Starlink generated $11.4 billion in 2025 revenue, representing 61% of total company sales and growing approximately 50% from 2024. Yet SpaceX recorded a GAAP net loss of nearly $5 billion for the full year and a further $4.28 billion loss in the first quarter of 2026 alone. Total 2025 revenue reached $18.7 billion against adjusted EBITDA of $6.6 billion. SPCX currently trades at approximately 104.7 times trailing price-to-sales, a valuation that leaves minimal margin for operational missteps across either the stock or the debt.

Passive Investing Risk and Forced Buying

The passive investing risk dimension of SpaceX's market debut introduces a structural amplifier. S&P Global's index committee excluded SPCX from the S&P 500 on profitability grounds — the company does not satisfy the index's requirement for positive earnings in both the most recent quarter and the trailing four-quarter aggregate. However, inclusion in the Nasdaq-100 and Russell 1000 triggered an estimated $22 billion to $27 billion in mechanical buying from passive vehicles.

FTSE Russell's semi-annual reconstitution added SPCX to its U.S. benchmarks effective late June, forcing index-tracking funds to acquire an estimated $5.4 billion in shares within a narrow window near the closing bell. Combined with parallel MSCI fast-track inclusion, the concentrated volume of forced buying in a stock with limited float decouples near-term price discovery from fundamental valuation — a dynamic that compounds the inherent SpaceX stock risk for investors arriving through passive exposure.

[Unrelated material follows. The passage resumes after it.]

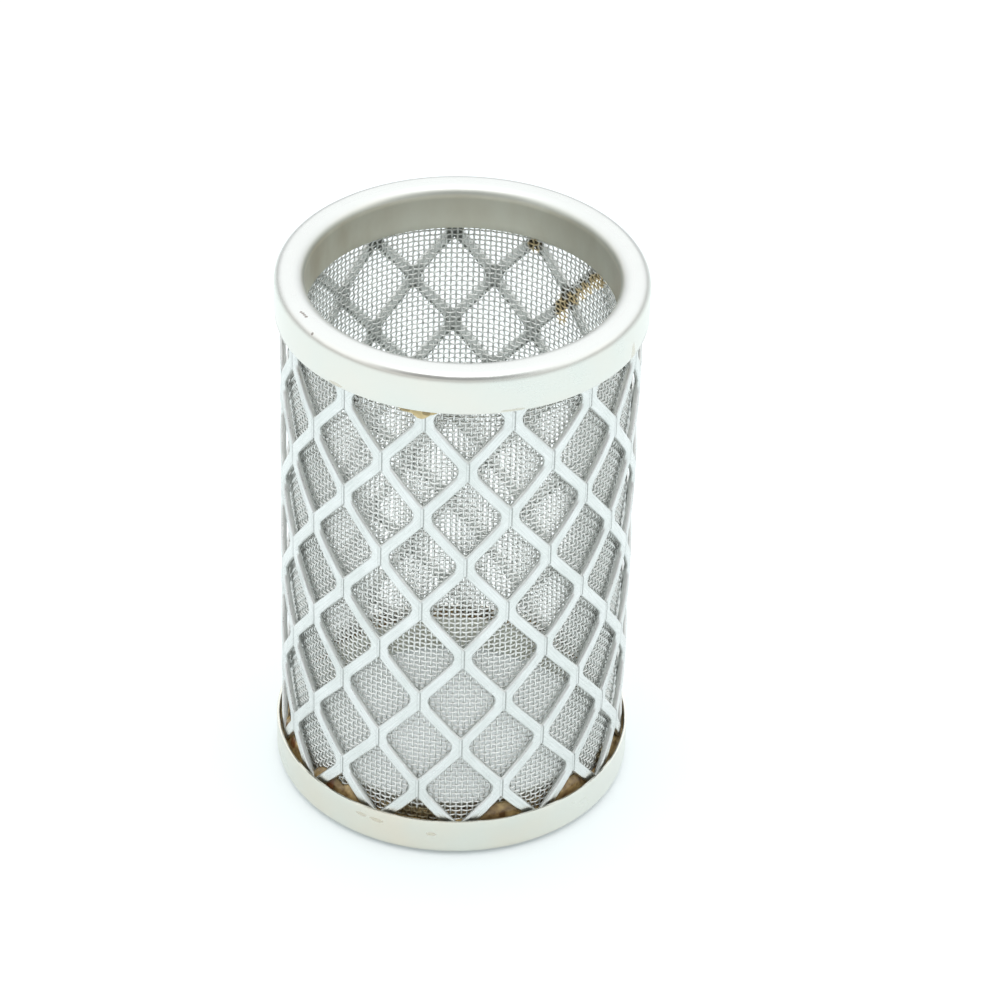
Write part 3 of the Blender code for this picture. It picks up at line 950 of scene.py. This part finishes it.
# Light
# A white light tent, brightest overhead, with the dark opening in front that the camera looks in by,
# and a softbox above.
lens_elevation = math.radians(35.75)
world = bpy.data.worlds.new("light_tent")
bpy.context.scene.world = world
world.use_nodes = True
tree = world.node_tree
tent = tree.nodes["Background"]
way = add_node(tree, "ShaderNodeTexCoord").outputs["Generated"]
sideways, forwards, upwards = split(tree, way)
overhead = fade(tree, upwards, 0.0, 0.56, 0.72, 1.45, soft=True)
lens_up = (0, math.sin(lens_elevation), math.cos(lens_elevation))
lens_on = (0, -math.cos(lens_elevation), math.sin(lens_elevation))
above_lens = calculate_vector(tree, "DOT_PRODUCT", {0: way, 1: lens_up})
towards_lens = calculate_vector(tree, "DOT_PRODUCT", {0: way, 1: lens_on})
beside_lens = calculate(tree, "DIVIDE", sideways, 1.9)
from_lens = calculate_vector(tree, "LENGTH", {0: combine(tree, beside_lens, above_lens, 0)})
round_lens = fade(tree, from_lens, 0.5, 0.2, 0.0, 0.7, soft=True)
dark = calculate(tree, "MULTIPLY", round_lens, calculate(tree, "GREATER_THAN", towards_lens, 0.0))
strength = calculate(tree, "MULTIPLY", overhead, calculate(tree, "SUBTRACT", 1.0, dark))
tree.links.new(strength, tent.inputs["Strength"])
tent.inputs["Color"].default_value = (1.0, 1.0, 1.0, 1.0)

softbox = bpy.data.lights.new("softbox", "AREA")
softbox.shape = "DISK"
softbox.size = 0.9
softbox.energy = 2.0
lamp = bpy.data.objects.new("softbox", softbox)
lamp.location = (0.0, -0.35, 1.1)
lamp.rotation_euler = (Vector((0, 0, 0.05)) - lamp.location).to_track_quat("-Z", "Y").to_euler()
bpy.context.collection.objects.link(lamp)
bpy.context.scene.view_settings.view_transform = "Standard"


# Camera
# It looks down at the element with a long lens, held turned by two degrees.
camera_elevation = math.radians(35.7506)
camera_turn = math.radians(1.8572)
camera = bpy.data.objects.new("camera", bpy.data.cameras.new("camera"))
camera.data.sensor_width = 36.0
camera.data.lens = 144.7232
camera.data.clip_start = 0.01
camera.data.clip_end = 20.0
spot = Matrix.Translation((0.00659003, -0.50307238, 0.41045787))
tilt = Matrix.Rotation(math.pi / 2 - camera_elevation, 4, "X")
camera.matrix_world = spot @ tilt @ Matrix.Rotation(camera_turn, 4, "Z")
bpy.context.collection.objects.link(camera)
bpy.context.scene.camera = camera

The same mechanical flows that drove index-related inflows can reverse. When reconstitution windows close and rebalancing adjusts benchmark weights, passive holders may find their position size reflects index mechanics rather than a deliberate view on SpaceX's risk-reward profile.

Market Reaction

Analyst price targets for SPCX range from $62 to $310, with a consensus estimate near $221 — above recent trading levels but capturing significant dispersion in assumptions around Starship's commercial timeline and Starlink's competitive durability. The wide spread reflects genuine uncertainty about the path to GAAP profitability that would eventually qualify SpaceX for S&P 500 inclusion and a more stable passive investor base.

Outlook

SpaceX's simultaneous equity selloff and bond spread widening in the weeks following its historic IPO underscores the complexity of absorbing a $1.75 trillion debut into global capital markets. SpaceX bonds and SPCX equity may perform well over time if Starlink sustains its growth rate and Starship reaches commercial scale, but the near-term configuration presents overlapping pressures. Passive investing risk from forced index buying adds price-agnostic demand that can obscure fragile fundamentals. Investors seeking genuine SpaceX diversification face a straightforward structural constraint: until the company's financial profile diverges meaningfully across its equity and credit instruments, the two represent the same bet expressed in different wrappers.